In the fall of the same year I started for the state of Illinois, town of Erie, county of Whiteside,, where I made me a claim several years before the land came into market. The country was entirely new. I worked a farm on the shares the first season and the next spring I was married to Dorcus Barney. We were married May 16th, 1839. I built on my claim and on May 16 1840 Ruth Eliza was born and in Sept. following we were both taken sick with the fever. We were both unable to help ourselves and help was scarce.
My brother and my wife’s brother-in-law came with a wagon and took us to my brother’s where we were both confined to our beds and on the 10th of Sept. 1840 she departed this life in the 34th year of her age, having a babe of six months old and I was left with three helpless children to provide for the best I could.
In Feb. 1841 I was married to Phoebe Freer and since that time we have had eight children, five sons and three daughters.
July 24th Ruth Eliza died, aged six years and four months, and on March 29th 1849 Minerva Jane died, aged three months, and Oct. 15th 1856 Alphonzo Brooks was killed in Minnesota, aged twenty years and ten months, and from 1840 to 1853 nothing of importance transpired more than I have mentioned.
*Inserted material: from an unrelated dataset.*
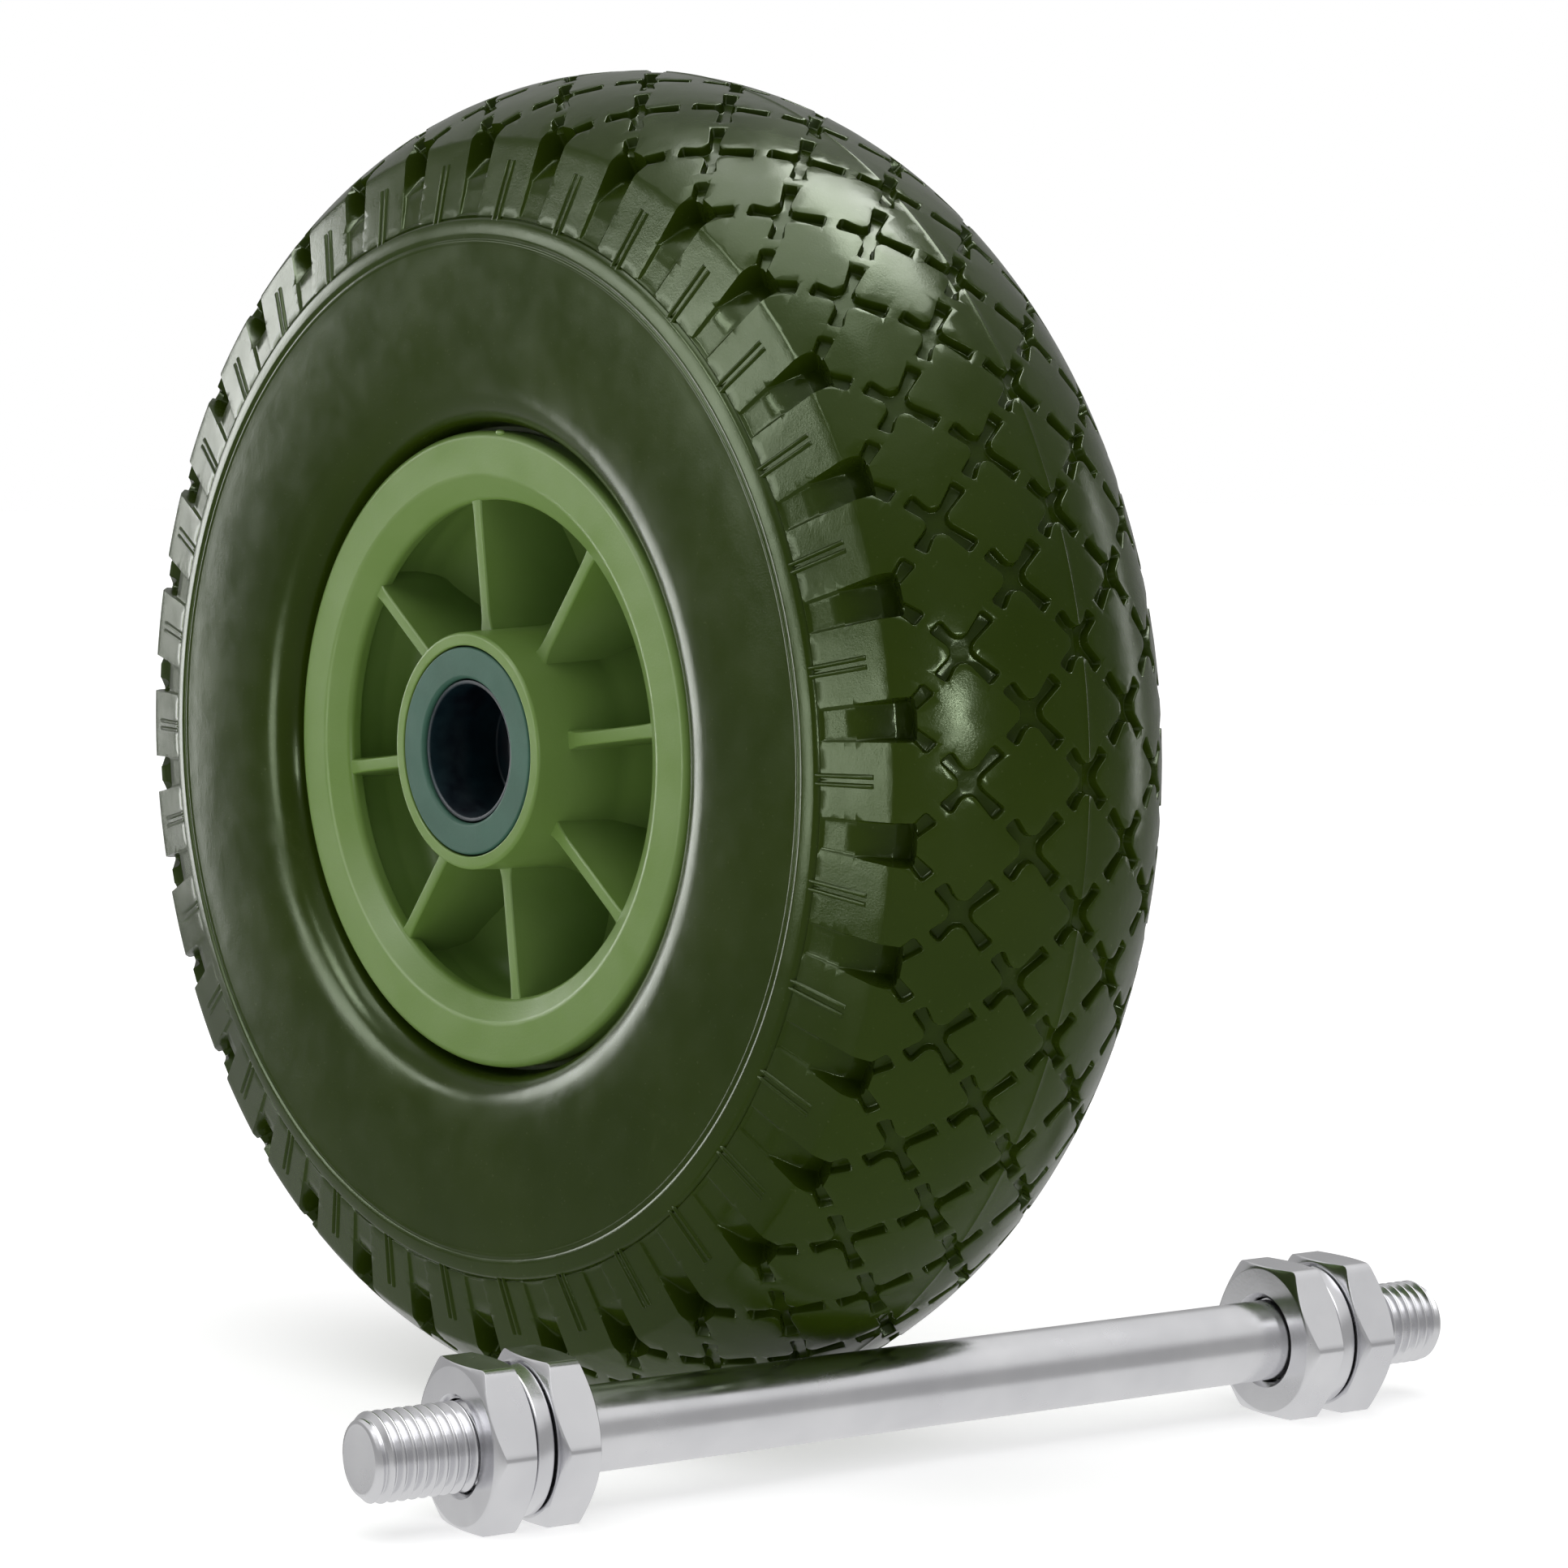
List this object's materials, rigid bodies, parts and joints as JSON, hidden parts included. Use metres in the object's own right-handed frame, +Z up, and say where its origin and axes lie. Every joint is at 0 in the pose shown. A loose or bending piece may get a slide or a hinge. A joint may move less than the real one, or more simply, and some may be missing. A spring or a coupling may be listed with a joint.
{
  "type": "hand truck wheel with axle set",
  "caption": "Solid foam-tyred hand-truck wheel with a diamond tread and a spoked plastic rim, with a loose steel axle, nuts and spring washers.",
  "frame": {"origin": "on the floor, at the middle of the kit's box, straight below the wheel's axis", "axes": "+X from the wheel towards the loose axle set lying before its tread, +Y along the wheel's axis from its front face to its back face, +Z up"},
  "size_m": [0.2596, 0.2336, 0.26],
  "materials": {
    "tyre_foam": "matt, softly sheened moulded polyurethane foam",
    "rim_plastic": "satin moulded plastic",
    "bush_plastic": "matt moulded plastic",
    "sleeve_plastic": "matt moulded plastic",
    "zinc_steel": "bright zinc plate"
  },
  "bodies": {
    "axle": {"axle_rod": "zinc_steel"},
    "wheel": {"tyre": "tyre_foam", "rim": "rim_plastic", "bush_front": "bush_plastic", "bush_rear": "bush_plastic", "axle_sleeve": "sleeve_plastic"},
    "near_inner_nut": {"inner_nut_near": "zinc_steel"},
    "near_washer": {"spring_washer_near": "zinc_steel"},
    "near_outer_nut": {"outer_nut_near": "zinc_steel"},
    "far_inner_nut": {"inner_nut_far": "zinc_steel"},
    "far_washer": {"spring_washer_far": "zinc_steel"},
    "far_outer_nut": {"outer_nut_far": "zinc_steel"}
  },
  "joints": [
    {"name": "wheel_spin", "type": "hinge", "parent": "axle", "child": "wheel", "pos_m": [0, -0.009, 0.13], "axis": [0, 1, 0], "continuous": true},
    {"name": "near_inner_nut_turn", "type": "hinge", "parent": "axle", "child": "near_inner_nut", "pos_m": [0.06713, -0.08079, 0.0145], "axis": [-0.1564, -0.9877, 0], "range_deg": [0, 60]},
    {"name": "near_washer_slide", "type": "slide", "parent": "axle", "child": "near_washer", "axis": [-0.1564, -0.9877, 0], "range_m": [0, 0.0241]},
    {"name": "near_outer_nut_turn", "type": "hinge", "parent": "near_washer", "child": "near_outer_nut", "pos_m": [0.06516, -0.09324, 0.0145], "axis": [-0.1564, -0.9877, 0], "range_deg": [0, 4320]},
    {"name": "far_inner_nut_turn", "type": "hinge", "parent": "axle", "child": "far_inner_nut", "pos_m": [0.09272, 0.08079, 0.0145], "axis": [0.1564, 0.9877, 0], "range_deg": [0, 60]},
    {"name": "far_washer_slide", "type": "slide", "parent": "axle", "child": "far_washer", "axis": [0.1564, 0.9877, 0], "range_m": [0, 0.0241]},
    {"name": "far_outer_nut_turn", "type": "hinge", "parent": "far_washer", "child": "far_outer_nut", "pos_m": [0.09469, 0.09324, 0.0145], "axis": [0.1564, 0.9877, 0], "range_deg": [0, 4320]}
  ],
  "couplings": [
    {"joint": "near_washer_slide", "follows": "near_outer_nut_turn", "m_per_rad": 0.00031831},
    {"joint": "far_washer_slide", "follows": "far_outer_nut_turn", "m_per_rad": 0.00031831}
  ]
}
About this time I sold my farm and bough another one about one mile from the old farm. Thee I made improvements and lived for fourteen or fifteen years and then I sold again and in Oct. 1867 we started for Kansas.
We landed on the Republican and here I expect to spend the remainder of my life. I have seen many hard times as I have been a pioneer most of my life. I have seen the heavy forest turned into fruitful fields. I have seen towns and cities spring up on the wild prairies and wild beasts and Indians have vanished before the pioneer, and civilization has taken the place of savages and their hunting grounds. Here I shall close my narrative. I could have written much more, but all I intended was to give a few of the events of my life as they came to my mind in a period of sixty-three years.
Alvin Brooks
Alvin Brooks died July 5th 1893. Aged eighty-six years and four months.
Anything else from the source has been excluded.